On Tulagi, for example, the Marines located a list of code names and call signs of all Imperial Japanese Navy ships and bases. They sent the list to Nouméa, and the MISLS group worked nonstop for several days to quickly translate the document.

Captain John A. Burden, a Caucasian officer from the first graduating class of the Fourth Army Intelligence School, made his way to Guadalcanal in December 1942. He and his team of three MIS soldiers, Tateshi Miyasaki, and brothers Takashi and Takeo Kubo, had initially been sent to Fiji in May after their graduation.67

But it was not until Burden reached Guadalcanal that he was able to maximize his training, helping to translate documents and creating propaganda to encourage the Japanese to surrender. He pushed for the Marines to bring the Nisei linguists from Fiji to the forward area, and was finally able to transfer them to New Caledonia as well as to bring in Masanori Minamoto, a Nisei linguist who had been initially sent to Bora Bora. In January 1943, a team of ten graduates from the MISLS was also sent to New Caledonia.8

Burden led the Nisei participation in the battle for Guadalcanal. As the battle on the island continued, more prisoners and documents required processing. On January 15, two Nisei MIS linguists joined the 2nd Marine Division there and helped with the translation of Japanese documents, including a vital operational plan for the South Pacific area. A week later, Burden brought forward an additional four Nisei linguists. Three weeks later, another five Nisei arrived with a Caucasian language officer. It was in this manner that the MIS Nisei gradually became known for their skills and trusted to accomplish necessary work on the front.

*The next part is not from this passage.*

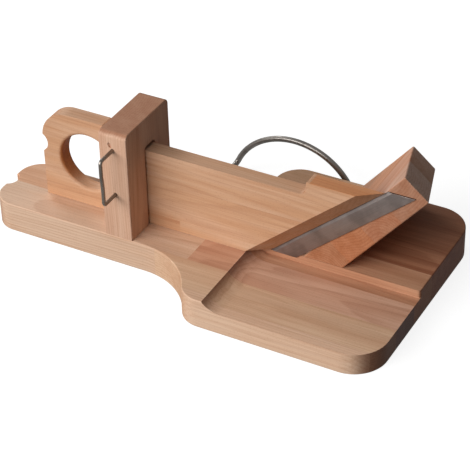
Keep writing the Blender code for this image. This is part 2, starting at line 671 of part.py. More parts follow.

As the battle came to a close, additional Nisei graduates were sent to the South Pacific. They were assigned to the US Army Headquarters, South Pacific Area, and to various units including the 25th, 37th and 43rd Infantry Divisions. By February 1943, when the fighting ended, there were some 300 POWs and thousands of captured documents for the Nisei to sift through. Recognizing their worth, more units began to request the help of the MIS.

The Guadalcanal Campaign resulted in significant changes in the ways that combat intelligence was retrieved and used. The Army learned that language specialists were needed on the front lines to translate documents and question prisoners quickly and efficiently. The soldiers themselves, often reluctant to take on prisoners, needed to be shown how POWs could be valuable sources of information. The Nisei, too, learned more effective strategies of gathering intelligence, from streamlining the process of interpreting documents to capitalizing on their understanding of Japanese culture for interrogations.9

Until the Guadalcanal Campaign, Japanese Imperial Forces had initiated and dominated every move in the Pacific. But the tide turned after six months of battle. The US gained victory and halted Japan’s advances in the Solomon Islands. Every Japanese offensive after that battle failed. With the entire campaign, Japan was dealt a severe blow to its navy, one it would not recover from during the war.

Footnotes

  • 1Charles A. Anderson, “Guadalcanal: The US Army Campaigns of World War II,” US Army Center for Military History, last updated on October 3, 2003, accessed January 19, 2015
  • 2Ibid.
  • 3“Battle of Guadalcanal,” The Reader’s Companion to Military History (New York: Houghton Mifflin Harcourt, 1996), eds. Robert Cowley and Geoffrey Parker, 190-191).
  • 4Anderson.
  • 5Anderson.
  • 6Ted T. Tsukiyama, “Dr. Alfred J. Burden, Col., MIS Pioneer,” Secret Valor: MIS Personnel World War II Pacific Theater (Honolulu, HI: Military Intelligence Service Veterans, 1993), p. 52.
  • 7James C. McNaughton, Nisei Linguists: Japanese Americans in the Military Intelligence Service during World War II (Washington, DC: US Department of the Army, 2006), p. 68.
  • 8Ibid, pp. 66-77. McNaughton gives a thorough and engrossing review of the MIS Nisei in the Guadalcanal campaign.

  • 9As an example, McNaughton notes that the MIS determined that the implication of disgrace, in the form of a message delivered home that the soldier had fallen into American hands, was an effective incentive for those POWs who refused to cooperate, p. 76.